Uma coisa é certa para o fundador da Zogby Polls, que tem marcada para hoje uma palestra em Washington sobre sondagens: “O Partido Republicano como o conhecíamos está morto. Não vejo nenhuma hipótese de uma reunificação. As três ou quatro alas distintas no interior do partido não têm capacidade para se unirem, é uma divisão permanente.”
De volta às ruas de Nova Iorque, encontramos Major Jackson, um professor de Inglês afro-americano na Universidade do Vermont. Veio cá dar umas palestras, mas é conterrâneo do senador Bernie Sanders, com quem se identifica.
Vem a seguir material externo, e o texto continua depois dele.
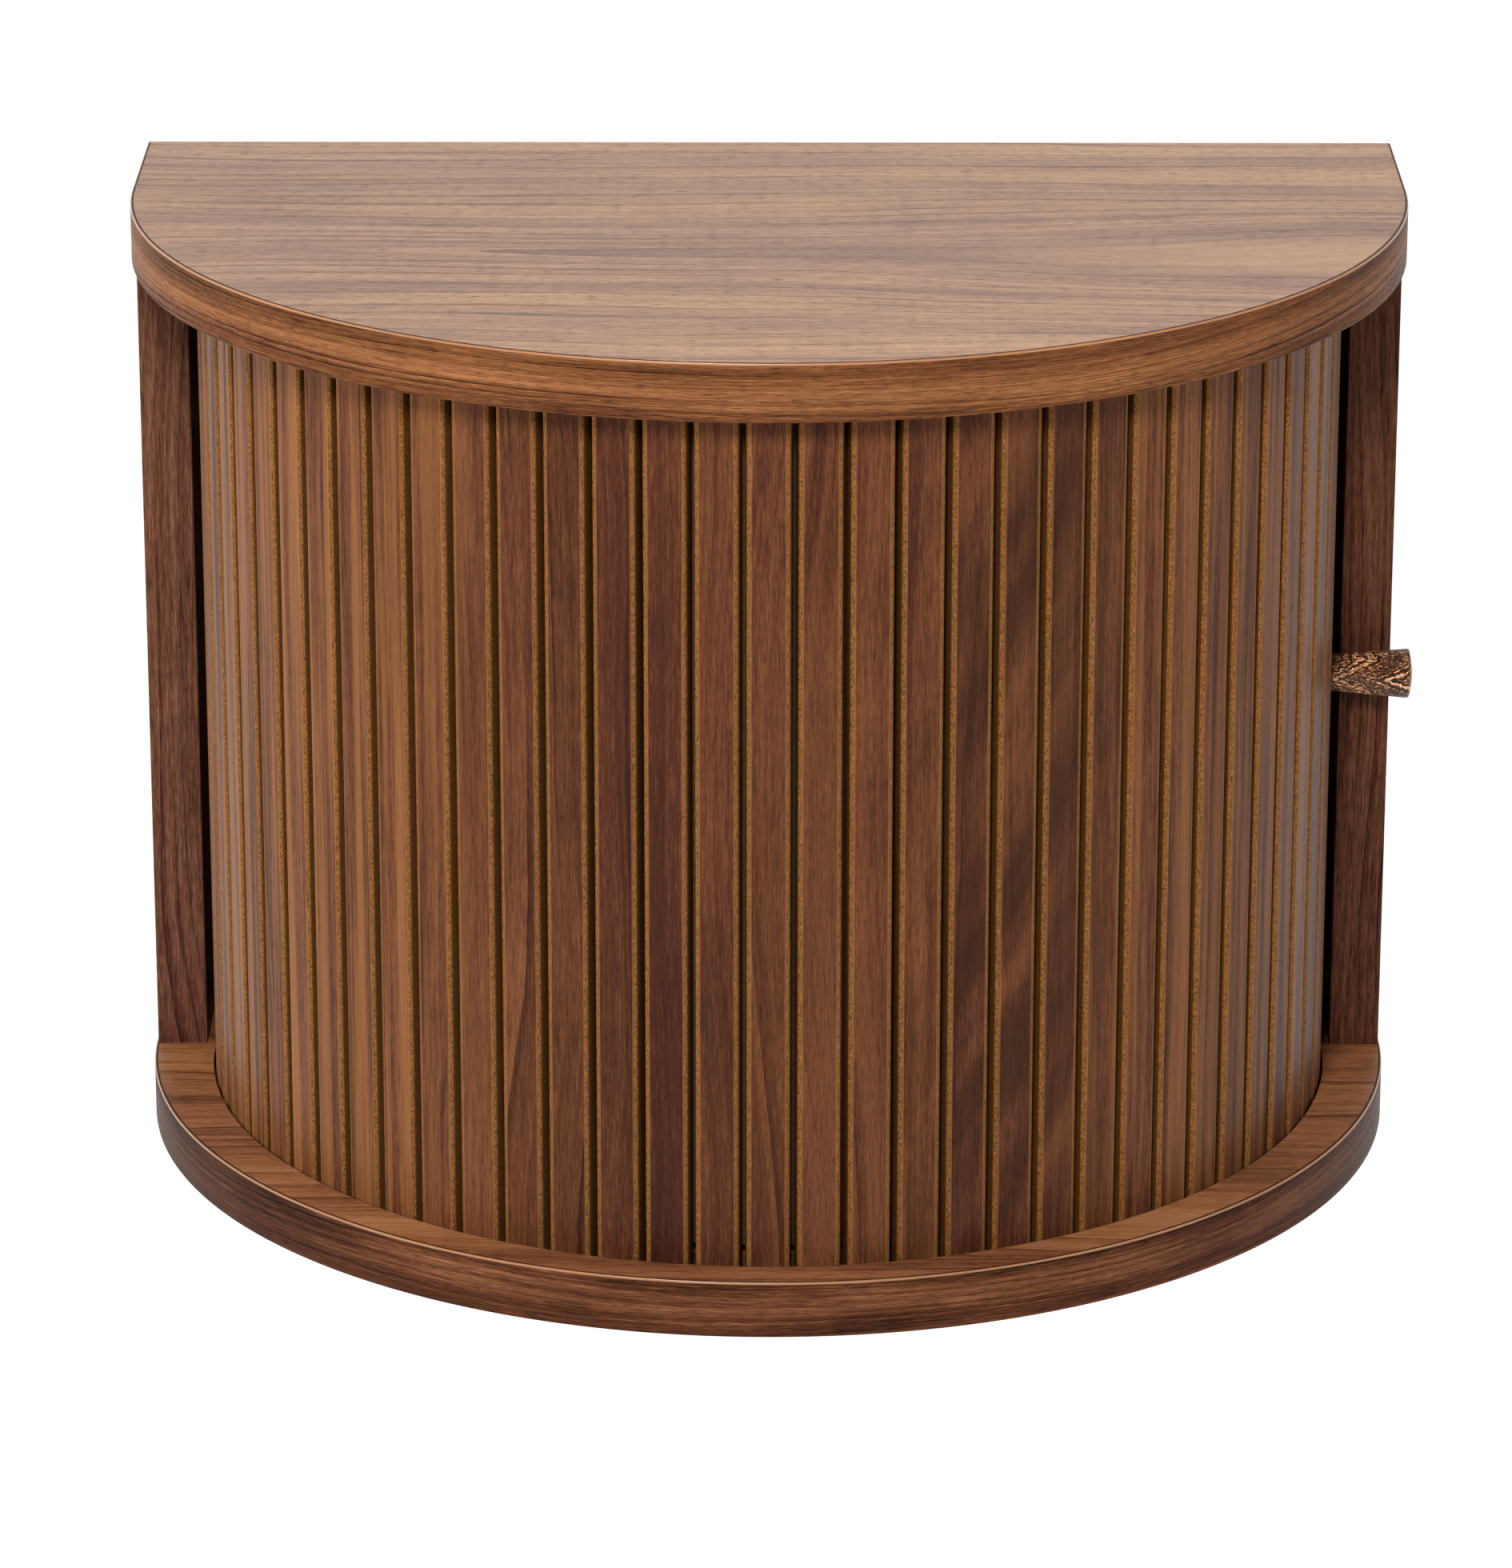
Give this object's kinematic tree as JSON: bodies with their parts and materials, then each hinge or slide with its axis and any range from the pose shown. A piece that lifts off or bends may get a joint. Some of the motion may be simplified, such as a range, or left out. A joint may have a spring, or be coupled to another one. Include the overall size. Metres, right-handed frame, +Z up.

Apesar disso, não teve nenhum problema em apoiar Hillary Clinton de corpo e alma. Tem 48 anos, não é um millennial — dá aulas a millennials.
“Os millennials não têm uma visão abrangente da luta das mulheres neste país, são mais compreensivos com as lutas dos afro-americanos e até dos latinos e asiáticos. Mas é uma surpresa para mim que muitos deles não se tenham manifestado activamente contra Donald Trump. Acho que vão ajustar as ideias à medida que crescem”, diz com um sorriso.
Jackson acha que o apoio a Trump é, acima de tudo, “uma resistência à Presidência de Obama e aos direitos conquistados pela comunidade LGBT, por exemplo”. Mas acredita que o tempo não vai voltar para trás: “Votei pela primeira vez durante a Presidência de Reagan, e nessa altura era inimaginável virmos a ter um Presidente afro-americano e, possivelmente, uma Presidente mulher. Bastava dizer as palavras ‘Casa Branca’ e a imagem que surgia era a de homens brancos vestidos de fato e gravata. Essa maré tem vindo a mudar muito lentamente nos últimos 100 anos, e por isso olho o futuro com optimismo.”